本ケーススタディーは、事例及び解説の概要・骨子に限定して要約・再構成したものです。
詳細をご覧になりたい方は、「会社法務A2Z」誌 2009年9月号(8月25日発売号) に掲載されました連載ケース・スタディー「鐵丸先生の 生兵法務(なまびょうほうむ)は大怪我のもと!」十の巻(第10回)「 信用毀損行為 」をご覧ください。
当方:
脇甘(ワキアマ)商事株式会社 社長 脇甘 満寿留(わきあま みする)
同社法務部 部長 執高 鰤男(しったか ぶりお)
相手方:
Mono-Money電工(「モノマネ電工」)
信用毀損行為 :
当社は、特許権侵害という被害を受けました。
そこで、 相手先であるモノマネ電工に直接ではなく、 卸先の問屋や家電量販店、小売店相手に、特許権に基づく販売禁止等の仮処分を申し立てることとし、さらに、記者会見を行い
「モノマネ電工の電動鼻毛抜きは、特許侵害製品という理由で、わが社は仮処分を申し立てました!」
と発表しようと考えます。
そうすると、モノマネ電工の取引会社は、仮処分の決定が出る前に、商品取扱を自粛することでしょう。

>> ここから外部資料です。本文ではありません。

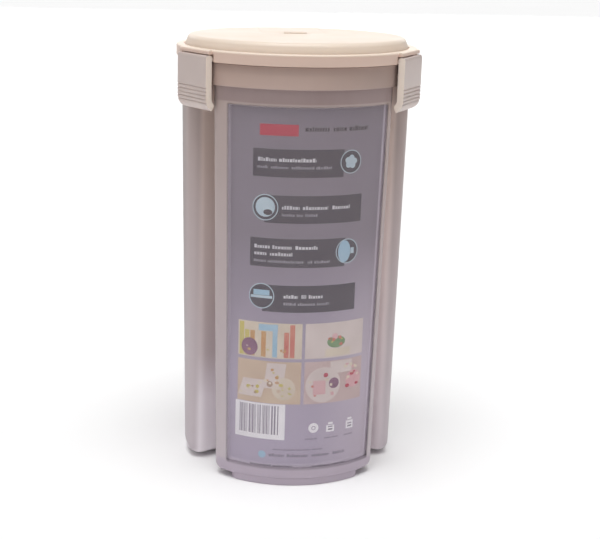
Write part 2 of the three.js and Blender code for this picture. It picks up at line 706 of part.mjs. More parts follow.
function makeFlap() {
  const plateBottom = DISC_TOP - RECESS_DEPTH + GAP;
  const plate = prism(flapOutline(-GAP), plateBottom, DISC_TOP);
  const plug = revolve([
    [PLUG_R - PLUG_WALL, PLUG_BOTTOM],
    [PLUG_R, PLUG_BOTTOM],
    [PLUG_R, PLUG_SEAL.bottom - GAP],
    [PLUG_GROOVE_R, PLUG_SEAL.bottom - GAP],
    [PLUG_GROOVE_R, PLUG_SEAL.top + GAP],
    [PLUG_R, PLUG_SEAL.top + GAP],
    [PLUG_R, plateBottom + OVERLAP],
    [PLUG_R - PLUG_WALL, plateBottom + OVERLAP],
  ], HOLE_STEPS, 0, PORT_AT);
  const tongue = block(
    [-KNUCKLE_HALF_W, FLAP_HINGE_Y, TONGUE_TOP - TONGUE_T],
    [KNUCKLE_HALF_W, FLAP_FROM + CUT, TONGUE_TOP],
  );
  const barrel = crossBar(KNUCKLE_R, -KNUCKLE_HALF_W, KNUCKLE_HALF_W, FLAP_HINGE_Y, DISC_TOP);
  const holeEnd = KNUCKLE_HALF_W + CUT;
  const pinHole = crossBar(PIN_HOLE_R, -holeEnd, holeEnd, FLAP_HINGE_Y, DISC_TOP);
  return cut(join(plate, plug, tongue, barrel), pinHole);
}

function makeFlapSeal() {
  return revolve([
    [PLUG_SEAL.inner, PLUG_SEAL.bottom],
    [PLUG_SEAL.outer, PLUG_SEAL.bottom],
    [PLUG_SEAL.outer, PLUG_SEAL.top],
    [PLUG_SEAL.inner, PLUG_SEAL.top],
  ], HOLE_STEPS, 0, PORT_AT);
}

function makeFlapPin() {
  return crossBar(FLAP_PIN_R, -KNUCKLES_HALF_W, KNUCKLES_HALF_W, FLAP_HINGE_Y, DISC_TOP);
}

// ---------------------------------------------------------------- materials and assembly

const MATERIALS = {
  frosted: { color: 0xb5abac, roughness: 0.45, metalness: 0 },
  card: { color: 0x8f8796, roughness: 0.7, metalness: 0 },
  cream: { color: 0xf0e4d4, roughness: 0.4, metalness: 0 },
  silicone: { color: 0xe9ecec, roughness: 0.6, metalness: 0 },
  steel: { color: 0xb9bcc0, roughness: 0.3, metalness: 1 },
};

function piece(name, shape, material) {
  const { vertProperties, triVerts } = shape.getMesh();
  const geometry = new THREE.BufferGeometry();
  geometry.setAttribute('position', new THREE.Float32BufferAttribute(vertProperties, 3));
  geometry.setIndex(new THREE.Uint32BufferAttribute(triVerts, 1));
  geometry.computeVertexNormals();
  const mesh = new THREE.Mesh(geometry, new THREE.MeshStandardMaterial(MATERIALS[material]));
  mesh.name = name;
  return mesh;
}

const jar = new THREE.Group();
for (const [name, shape] of Object.entries(divideJar(makeJar()))) {
  jar.add(piece(name, shape, 'frosted'));
}
jar.add(piece('label_card', makeCard(), 'card'));

const disc = new THREE.Group();
disc.add(piece('turn_disc', makeDisc(), 'cream'));
disc.add(piece('port_seal', makePortSeal(), 'silicone'));
disc.add(piece('pivot_screw', makeScrew(), 'steel'));
disc.add(piece('pivot_washer', makeWasher(), 'steel'));
disc.add(piece('flap_pin', makeFlapPin(), 'steel'));
disc.add(piece('pour_flap', makeFlap(), 'cream'));
disc.add(piece('flap_seal', makeFlapSeal(), 'silicone'));

const lid = new THREE.Group();
lid.add(piece('lid_base', makeLidBase(), 'cream'));
lid.add(piece('rim_gasket', makeGasket(), 'silicone'));
for (const [place, direction] of Object.entries(GROOVES)) {
  const clip = piece(`clip_${place}`, makeClip(), 'cream');
  const [x, y] = along(direction, HINGE_U);
  clip.position.set(x, y, HINGE_Z);
  clip.rotation.z = radians(direction);
  lid.add(clip);
}
lid.add(disc);

const group = new THREE.Group();
group.add(jar, lid);

export default group;
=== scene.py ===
"""Looks of the three-compartment cereal dispenser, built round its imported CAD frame.

Shapes are worked out in millimetres and turned to metres when a mesh is made. +Z is up and the
front compartment faces -Y, as in the frame. "s" is a distance along the front wall from its middle.
"""
import math
import random

import bpy
from mathutils import Matrix, Vector


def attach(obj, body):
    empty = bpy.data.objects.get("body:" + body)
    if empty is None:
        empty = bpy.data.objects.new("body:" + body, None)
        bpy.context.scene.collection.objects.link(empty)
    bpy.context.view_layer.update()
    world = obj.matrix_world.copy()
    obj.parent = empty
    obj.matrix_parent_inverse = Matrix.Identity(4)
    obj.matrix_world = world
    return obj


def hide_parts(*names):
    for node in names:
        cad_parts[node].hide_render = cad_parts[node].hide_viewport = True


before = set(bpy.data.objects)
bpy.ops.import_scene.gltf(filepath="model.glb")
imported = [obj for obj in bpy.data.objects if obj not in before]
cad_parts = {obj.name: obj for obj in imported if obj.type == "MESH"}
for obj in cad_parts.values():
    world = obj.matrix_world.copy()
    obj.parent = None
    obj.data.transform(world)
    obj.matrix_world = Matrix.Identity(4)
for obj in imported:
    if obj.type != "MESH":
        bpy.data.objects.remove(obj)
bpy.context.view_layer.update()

MM = 0.001
SCENE = bpy.context.scene

# ------------------------------------------------------------------ sizes, in mm and degrees

LOBES = (-90, 30, 150)
GROOVES = {"front_right": -30, "rear": 90, "front_left": 210}
LOBE_PITCH = 120
GAP = 0.3
CUT = 3
OVERLAP = 0.2

JAR_R = (71, 74.2)
HALF_GROOVE = (9.7, 8.4)
GROOVE_END_R = 34
LOBE_CORNER_R = 7.7
WALL = 1.8
HALF_PARTITION = 1
TIP_R = 5
COLUMN_R = 9.2
FLOOR = 2
BASE_EDGE_R = 6
FOOT_H, FOOT_TOP, FOOT_R, FOOT_INSET, FOOT_W, FOOT_CORNER_R = 2.6, 4.9, 69.8, 10.5, 2.2, 8
NECK_R, NECK_INNER_R, NECK_BOTTOM, NECK_TOP = 75.2, 72.4, 257.5, 271.2
RIM_R, RIM_PLATE_BOTTOM, RIM_TOP = 73.7, 271, 274.4
RIDGE_ROOT_U, RIDGE_U, RIDGE_HALF_W, RIDGE_BOTTOM, RIDGE_TOP = 73.4, 77.3, 13, 262, 265.5

CARD_T, CARD_BOTTOM, CARD_TOP = 0.45, 9.2, 248.5
CARD_LEFT, CARD_RIGHT = (-51.3, -54.5), (54.3, 61.5)
CARD_RIGHT_ANGLE = (0.765, 0.81)  # in radians, as this edge lies past the start of the lobe's corner
CARD_LAYER, PRINT_LAYER = 0.05, 0.03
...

本相談を検討する際の考慮すべき法律上の問題点1:仮処分の申立てと信用毀損行為
「信用毀損行為」
は、不正競争防止法が制定された昭和9年(1934年)当時から規定されている、古典的な不正競争行為ですが、社会の仕組みが高度化複雑化するに伴って、巧みな手法が開発されるようになりました。
その1つが、
「競争相手の取引先(卸先の問屋や小売店)に対して嫌がらせの仮処分の申立てをし、競争相手の商品に法的なケチをつけた仮処分申立書を、合法的に送りつける」
というものです。
信用毀損行為とは異なるのは、仮処分という裁判手続の申立書類を法律に基づいて送達する方法を用いている点で、裁判例では、
「特許権侵害等を理由とする差止めの仮処分など仮の地位を定める仮処分の申立てに伴って、申立書の内容を相手方に知らしめることは、不正競争防止法2条1項14号所定の告知行為にはあたらない」、
さらに、信用毀損行為にはならない、とされています。
本相談を検討する際の考慮すべき法律上の問題点2:一般法たる民法を忘れるべからず
たしかに、裁判所は、信用毀損行為には当たらないとの判断をしていますが、他方で、その特許が無効な特許であるとの判断を行った上で、仮処分の申立人が行ったその他の行為を詳細に認定し、結論としては、仮処分を申し立てた行為と、その後に行った記者発表については民法上の不法行為が成立するとの結論を下し、仮処分申立人に対して、約2000万円という高額の損害賠償の支払いを命じています(知財高裁平成19年10月31日判決)。
なお、同判決においては、
「特許権を侵害していると仮処分の申立人が主張している業者相手ではなく、特許権侵害訴訟への対応能力に乏しい小売業者を相手に仮処分申立てを行った事実」
を重視し、
「競業者の信用を毀損して市場において優位に立つこと等を目的としていた」
ことを認定しています。
本相談を検討する際の考慮すべき法律上の問題点3:特許権を振り回すとヤブヘビになることもある
特許権を主張して侵害者相手に差止め・損害賠償請求等の訴訟を起こす場合、侵害者側から
「そんなインチキ特許は無効だ」
という抗弁が提出され、その結果、特許庁からお墨付きをもらったはずの特許権が無効と判断され、返り討ちにあう危険性もあります(注:特許法104法の3の抗弁、いわゆるキルビー抗弁)。
助言のポイント
1.特別法にばかり目を向けていると、民法などの一般法に足をすくわれることになる。
2.効果が強烈な法的手段を用いる場合、「ひょっとしたら、これってヤリすぎじゃないか」というバランス感覚を働かせ、リスクについて入念に調べること。
3.訴訟の提起(仮処分の申立てを含む)は「裁判を受ける権利」で保障されるが、権利の行使といえども、度が過ぎると、訴訟の提起自体が不法行為となることがある。